The Dimensions of a Window
The vast majority of wood sash double hung windows in America have the same specifications. Starting from inside the house and working out, you have a wood stop approximately 3/8″ X 3/8″. Then comes the lower sash (the sash is the piece of glass and surrounding wood frame), and another wood stop (called a parting bead) between the lower sash and upper sash. This stop is approx. 1/4″ X 1/2″. There is also the upper sash, and finally, the outside wood stop (called a blind stop) that is approximately 1/2″ X ¾.”
Before beginning, be sure to wear safety glasses and gloves. The safety glasses will protect your eyes from debris, and the gloves avoid splinters. The inside stop needs to be removed first. Try not to damage these stops; they will be re-installed after the replacement windows are put in. If you should happen to crack the old stops, you can take a piece to a hardware store or molding store to get replacements. If the stops have been painted to blend into the surrounding trim or wall, you need to put a flat screwdriver or putty knife into the indented area that separates the stop from the surrounding area. Drag the blade from top to bottom to chip away the paint. Then, put a stiff blade putty knife into this seam and pry the stop away from the frame. Start in the middle of the stop where there is the most flexibility.

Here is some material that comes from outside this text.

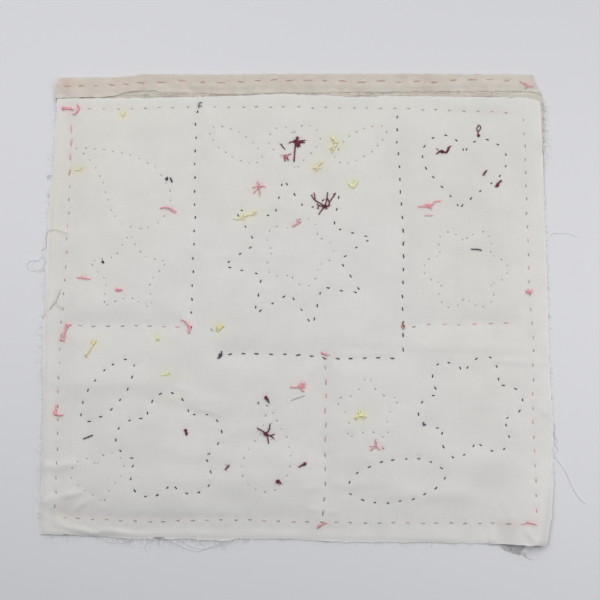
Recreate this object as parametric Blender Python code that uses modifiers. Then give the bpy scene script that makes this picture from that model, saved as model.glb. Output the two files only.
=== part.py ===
"""A patchwork quilt block of two cloths, laid face down on a flat surface.

The patchwork face lies underneath, and its top edge is turned over onto the back as a hem.
The white lining lies on it, sewn down along the border and the seams between the patches.
Both cloths are sheets on one shared set of soft creases, with their raw edges as uneven as cut.
The block stands on the plane z = 0, with the middle of its box at the origin, and its hem
towards +Y.
"""

import math

import bmesh
import bpy

MM = 0.001

# Cloths and folds, in millimetres.
CLOTH_THICK = 1.2
LAYER_GAP = 0.3
HEM_GAP = 0.5
HEM_LIFT = 0.5
FOLD_RADIUS = (CLOTH_THICK + HEM_GAP) / 2
FOLD_STEPS = 6

# Quilting: the lining puffs up between the sewn lines, and less in the loose margin round them.
PUFF = 1.3
MARGIN_PUFF = 0.4
PUFF_REACH = 9.0

# The share of each crease that the face takes too, and the height below which a crease lies flat.
FACE_SHARE = 0.35
FLAT_BELOW = 0.06

# The lining's lifted corner.
CORNER_LIFT = 4.6
CORNER_FROM = (112.0, -86.0)
CORNER_REACH = (38.0, 54.0)

# Where the grid's lines run, dense beside the sewn lines and across the creases, in millimetres.
COLUMNS = (
    -147, -142.3, -137.5, -124, -110, -96, -82, -68.5, -63.5, -58.5, -45, -31, -17, -2,
    12.5, 17.3, 22, 35, 48, 60, 64.8, 69.5, 84, 98, 111, 120, 127, 133, 138, 143, 146.3,
)  # fmt: skip
ROWS = (
    -135.5, -130, -125.5, -121, -116, -110.5, -103, -92.5, -86, -78, -68, -57, -48, -41,
    -36.5, -32, -27.5, -18, -12.4, -7, 5, 18, 31, 44, 57, 70, 83, 96, 108, 119.5, 124.5, 128,
)  # fmt: skip
HEM_ROWS = (132.5, 137, 141)

# Outlines, in millimetres: rows of (y, x) for the sides and (x, y) for the top and bottom.
LINING_LEFT = (
    (-138, -152.2), (-99, -152.7), (-60, -153.1), (-36, -154.0), (-12.4, -154.9), (-5, -153.8),
    (34, -154.2), (64, -153.3), (85, -152.1), (116, -151.6), (131, -150.4),
)  # fmt: skip
LINING_RIGHT = (
    (-144, 147.4), (-138, 149.2), (-125, 151.8), (-110, 153.4), (-68, 154.9), (-50, 153.9),
    (15, 154.2), (54, 154.1), (95, 153.9), (130, 153.2),
)  # fmt: skip
LINING_BOTTOM = (
    (-152, -137.2), (-132, -137.7), (-113, -138.8), (-93, -140.4), (-63, -140.0), (-42, -141.5),
    (-35, -140.1), (0, -140.1), (28, -141.9), (87, -142.1), (127, -143.0), (148, -143.8),
)  # fmt: skip
LINING_TOP = (
    (-151, 130.6), (-114, 131.2), (-76, 131.8), (-34, 133.0), (-10, 134.2), (9, 133.4),
    (38, 131.8), (56, 132.7), (91, 132.3), (118, 131.8), (149, 131.4), (154, 129.8),
)  # fmt: skip
FACE_LEFT = (
    (-137, -149.8), (0, -151.6), (80, -150.4), (118, -151.8), (132, -152.6), (139, -152.2),
    (144, -150.8),
)  # fmt: skip
FACE_RIGHT = (
    (-144, 147.2), (-110, 150.6), (60, 151.5), (96, 154.0), (114, 154.9), (131, 154.8),
    (135, 154.2), (139, 151.6), (143, 149.9), (147, 148.6),
)  # fmt: skip
FACE_BOTTOM = (
    (-150, -136.7), (-110, -137.8), (-60, -138.6), (0, -138.9), (60, -140.4), (110, -141.3),
    (126, -144.6), (133, -147.3), (140, -143.4), (148, -141.6),
)  # fmt: skip
FACE_FOLD = (
    (-151, 143.7), (-136, 144.6), (-111, 145.0), (-97, 146.9), (-42, 146.8), (-17, 147.3),
    (65, 147.2), (110, 147.0), (149, 146.6),
)  # fmt: skip
HEM_EDGE = (
    (-153, 131.6), (-124, 131.8), (-115, 132.9), (-106, 135.8), (-91, 136.4), (-86, 135.2),
    (-64, 134.8), (-42, 133.7), (-10, 135.0), (10, 134.6), (22, 135.2), (90, 135.7),
    (141, 135.8), (152, 134.8),
)  # fmt: skip

# Sewn lines, in millimetres: (x, y) of the start, then of the end.
SEWN_LINES = {
    "border_top": (-142, 124.6, 137, 122.8),
    "border_right": (143, 122.0, 143, -131.0),
    "border_bottom": (-142, -127.6, 140, -131.0),
    "border_left": (-141, 122.0, -143.6, -127.0),
    "seam_left": (-63.4, 125.0, -63.8, -12.6),
    "seam_right": (63.4, 122.0, 64.8, -31.6),
    "seam_low": (17.9, -31.0, 15.6, -131.0),
    "seam_across_left": (-140.5, -12.5, -65.5, -12.7),
    "seam_across_right": (65.0, -12.8, 133.0, -11.7),
    "seam_across_middle": (-46.6, -30.0, 64.0, -32.4),
}
# Creases, in millimetres: x, y, half length, half width on the side towards the hem, half width
# on the side away from it, turn in degrees, height.
CREASES = {
    "slope_to_bottom_line": (-62, -108.5, 60, 12.0, 15.0, 0, 1.2),
    "long_band": (-25, -103.5, 44, 8.0, 6.0, 1, 0.6),
    "middle_band": (-36, -91.5, 38, 8.0, 4.8, -2, 0.7),
    "band_over_low_patch": (-110, -47.5, 36, 8.0, 6.5, 0, 1.1),
    "slanting_band": (-62, -58, 24, 5.5, 4.5, -12, 0.7),
    "fold_at_left_edge": (-142, -97.5, 12, 4.0, 3.0, 5, 0.8),
    "band_at_right": (80, -114.0, 26, 8.0, 5.0, -1, 1.1),
    "curl_at_left_corner": (-140, -117, 9, 6.0, 5.0, 35, 1.2),
    "tuck_at_right_corner": (126, -131, 14, 4.5, 4.5, -70, 1.3),
}


def along(table, place):
    """The value at a place along a table of (place, value) rows, straight between rows."""
    if place <= table[0][0]:
        return table[0][1]
    for (start, low), (end, high) in zip(table, table[1:]):
        if place <= end:
            return low + (high - low) * (place - start) / (end - start)
    return table[-1][1]


def ease(share):
    """A smooth step from 0 to 1."""
    share = min(1.0, max(0.0, share))
    return share * share * (3 - 2 * share)


def line_distance(x, y, line):
    """How far a point is from a straight line between two points."""
    x0, y0, x1, y1 = line
    run, rise = x1 - x0, y1 - y0
    share = ((x - x0) * run + (y - y0) * rise) / (run * run + rise * rise)
    share = min(1.0, max(0.0, share))
    return math.hypot(x - x0 - share * run, y - y0 - share * rise)


def crease_height(x, y):
    """How high the creases stand at a point, and exactly 0 away from them."""
    height = 0.0
    for cx, cy, half_length, hem_side, far_side, turn, rise in CREASES.values():
        turned = math.radians(turn)
        lengthwise = (x - cx) * math.cos(turned) + (y - cy) * math.sin(turned)
        across = (y - cy) * math.cos(turned) - (x - cx) * math.sin(turned)
        half_width = hem_side if across > 0 else far_side
        height += rise * math.exp(-((lengthwise / half_length) ** 4) - (across / half_width) ** 2)
    return max(0.0, height - FLAT_BELOW)


def quilting_height(x, y):
    """How far the lining puffs up between its sewn lines."""
    nearest = min(line_distance(x, y, line) for line in SEWN_LINES.values())
    sewn_down = abs(x) < 143 and -131 < y < 124
    height = PUFF if sewn_down else MARGIN_PUFF
    return height * (1 - math.exp(-((nearest / PUFF_REACH) ** 2)))


def corner_lift(x, y):
    """How far the lining's loose corner stands off the face."""
    sideways = ease((x - CORNER_FROM[0]) / CORNER_REACH[0])
    downwards = ease((CORNER_FROM[1] - y) / CORNER_REACH[1])
    return CORNER_LIFT * sideways * downwards


def face_height(x, y):
    """The middle of the face's lower layer above the surface it lies on."""
    return CLOTH_THICK / 2 + FACE_SHARE * crease_height(x, y)


def lining_height(x, y):
    """The middle of the lining, clear of the face under it."""
    above_face = CLOTH_THICK + LAYER_GAP + (1 - FACE_SHARE) * crease_height(x, y)
    return face_height(x, y) + above_face + quilting_height(x, y) + corner_lift(x, y)


def hem_wave(x):
    """How far the hem's loose edge stands up along its length, from 0 to 1."""
    return 0.5 + 0.5 * math.sin(x / 19.0 + 1.2) * math.cos(x / 47.0)


def lining_points():
    """Rows of points over the lining, from its bottom edge to its top edge."""
    rows = [(None, LINING_BOTTOM)] + [(y, None) for y in ROWS] + [(None, LINING_TOP)]
    points = []
    for y_row, edge in rows:
        row = []
        for column in (-153, *COLUMNS, 153):
            y = along(edge, column) if edge else y_row
            x = column
            if column == -153:
                x = along(LINING_LEFT, y)
            elif column == 153:
                x = along(LINING_RIGHT, y)
            row.append((x, y, lining_height(x, y)))
        points.append(row)
    return points


def face_section(x):
    """The face's section at x: its lower layer, the fold at the top and the hem turned back."""
    section = [(along(FACE_BOTTOM, x), 0.0)]
    section += [(y, 0.0) for y in (*ROWS, *HEM_ROWS)]
    turn_at = along(FACE_FOLD, x) - FOLD_RADIUS - CLOTH_THICK / 2
    for step in range(FOLD_STEPS + 1):
        angle = math.pi * step / FOLD_STEPS
        round_fold = (
            turn_at + FOLD_RADIUS * math.sin(angle),
            FOLD_RADIUS * (1 - math.cos(angle)),
        )
        section.append(round_fold)
    loose_edge = along(HEM_EDGE, x)
    lifted = HEM_LIFT * hem_wave(x)
    hem_start = HEM_ROWS[-1]
    for share in (0.0, 0.5, 1.0):
        y = hem_start + (loose_edge - hem_start) * share
        section.append((y, 2 * FOLD_RADIUS + lifted * share))
    return section


def face_points():
    """Rows of points over the face, from its bottom edge, round the fold, to the hem's edge."""
    sections = [face_section(x) for x in (-151, *COLUMNS, 151)]
    points = []
    for places in zip(*sections):
        row = []
        for column, (y, above) in zip((-151, *COLUMNS, 151), places):
            x = column
            if column == -151:
                x = along(FACE_LEFT, y)
            elif column == 151:
                x = along(FACE_RIGHT, y)
            row.append((x, y, face_height(x, y) + above))
        points.append(row)
    return points


def sheet(name, points, material):
    """A closed sheet of cloth through rows of points, in millimetres, with an even thickness."""
    across, up = len(points[0]) - 1, len(points) - 1
    mesh = bpy.data.meshes.new(name)
    grid = bmesh.new()
    bmesh.ops.create_grid(grid, x_segments=across, y_segments=up, size=1)
    for vertex in grid.verts:
        column = round((vertex.co.x + 1) / 2 * across)
        row = round((vertex.co.y + 1) / 2 * up)
        vertex.co = [value * MM for value in points[row][column]]
    bmesh.ops.triangulate(grid, faces=grid.faces[:])
    grid.to_mesh(mesh)
    grid.free()
    mesh.materials.append(material)
    mesh.shade_smooth()
    cloth = bpy.data.objects.new(name, mesh)
    thickness = cloth.modifiers.new("thickness", "SOLIDIFY")
    thickness.thickness = CLOTH_THICK * MM
    thickness.offset = 0
    thickness.use_even_offset = True
    return cloth


def cotton(name, colour, roughness):
    """A plain matt cotton of one colour."""
    material = bpy.data.materials.new(name)
    material.use_nodes = True
    shader = material.node_tree.nodes["Principled BSDF"]
    shader.inputs["Base Color"].default_value = (*colour, 1)
    shader.inputs["Roughness"].default_value = roughness
    shader.inputs["Metallic"].default_value = 0
    return material


def main():
    for old in list(bpy.data.objects):
        bpy.data.objects.remove(old)
    collection = bpy.data.collections.new("quilt_block")
    bpy.context.scene.collection.children.link(collection)
    calico = cotton("face_cotton", (0.55, 0.49, 0.41), 0.9)
    muslin = cotton("lining_cotton", (0.72, 0.71, 0.67), 0.9)
    collection.objects.link(sheet("face_cloth", face_points(), calico))
    collection.objects.link(sheet("lining", lining_points(), muslin))


main()
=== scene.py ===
"""The looks of a patchwork quilt block that lies face down, its hemmed edge away from the viewer.

The block is two cloths. The beige patchwork face lies underneath, and its top edge is turned over
onto the back as a hem. The off-white lining lies on it, sewn down with running stitch. The stitches,
the quilting, the knots with their thread ends and the frayed edges are all modelled here.
Tables are in millimetres in the part's own frame, and MM turns them into metres.
"""

import logging
import math
import random
from collections.abc import Callable, Sequence
from dataclasses import dataclass, field
from enum import Enum

import bmesh
import bpy
import numpy as np
from mathutils import Euler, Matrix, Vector, noise


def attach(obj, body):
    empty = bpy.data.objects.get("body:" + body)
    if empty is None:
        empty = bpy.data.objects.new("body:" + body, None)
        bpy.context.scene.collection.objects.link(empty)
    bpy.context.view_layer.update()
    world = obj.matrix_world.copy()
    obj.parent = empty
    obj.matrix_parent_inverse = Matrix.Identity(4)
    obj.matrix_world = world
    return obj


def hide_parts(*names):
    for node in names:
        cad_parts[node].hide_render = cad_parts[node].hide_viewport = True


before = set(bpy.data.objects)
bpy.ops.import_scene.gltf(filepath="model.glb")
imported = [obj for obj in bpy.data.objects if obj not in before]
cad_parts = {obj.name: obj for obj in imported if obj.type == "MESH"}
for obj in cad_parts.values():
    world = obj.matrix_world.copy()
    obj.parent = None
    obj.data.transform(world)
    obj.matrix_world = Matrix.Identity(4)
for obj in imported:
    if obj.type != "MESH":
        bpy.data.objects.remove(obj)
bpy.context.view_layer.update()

MM = 0.001
BODY = "root"

Point = tuple[float, float]
Table = Sequence[Point]
UP = np.array([0.0, 0.0, 1.0])
log = logging.getLogger("quilt_block")

# How much of full light falls on the table and the cloths.
EXPOSURE = 0.86

# The cloth's thickness, the heights of the face's middle, and the gaps between the cloths, in
# millimetres. In the margin outside its border the face sinks to the table.
CLOTH = 0.4
FACE_MIDDLE = 0.62
MARGIN_MIDDLE = 0.30
MARGIN_SLOPE = 4.0
MARGIN_LEFT, MARGIN_RIGHT, MARGIN_BOTTOM = -142.5, 143.5, -129.5
BETWEEN = 0.22
CLEAR = 0.05
PAST_EDGE_SLOPE = 2.0

# The share of each crease that the face takes too, and the height below which a crease lies flat.
FACE_SHARE = 0.35
FLAT_BELOW = 0.06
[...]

Work the putty knife from the middle to the top, then from the middle to the bottom. The number of nails that were used to install the stop will determine how difficult removal will be. Most of the time there will be stops around all four sides of the opening, but some openings don’t have a top stop, and others have no bottom stop.
The Necessary Steps for Removal
After the inside stops have been removed, you should be able to pull the lower sash out. If the windows were painted shut at some time, you might have to pry the area where the lock is located to separate the sashes. Now, once you get the lower sash out, it will still be attached to the cords that hold the window up when you raise it. Take a pair of tin snips and cut the cords while maintaining tension on them: the cords will recoil back into the assemblies. Then, take the lower sash and set it aside.
Next, remove the middle stop, or parting bead. This piece is going to be thrown away, so you don’t have to be careful when removing it. The parting bead will be on top and along both sides (never on the bottom). Take a screwdriver and tap it into the groove between the side frame and parting bead and pry out. The bead is nailed into a recessed groove. When all of the parting bead is out, the upper sash will come out. If it’s painted to the outside stop, carefully pry the sash from the outside stop with a stiff putty knife. You want to avoid damaging the outside stop. Remove the upper sash the same way you did the lower sash, cutting the cords under tension.
At this point, you should have the inside stops removed and set aside to be installed later. Also, both sashes need to be removed and discarded, as well as the middle stop or parting bead. The outside blind stop should be left in place undisturbed. Check to make sure there are no obstructions in the opening such as nails, or the metal tab at the bottom for holding in the old screen. The final step is to take a stiff putty knife and scrape the inside face of the outside blind stops to get rid of any old caulking. This is the surface that the replacement windows are going to rest against, and you are going to want this area as smooth as possible. Clean up all loose debris from the opening, and you are now ready to install your replacement windows.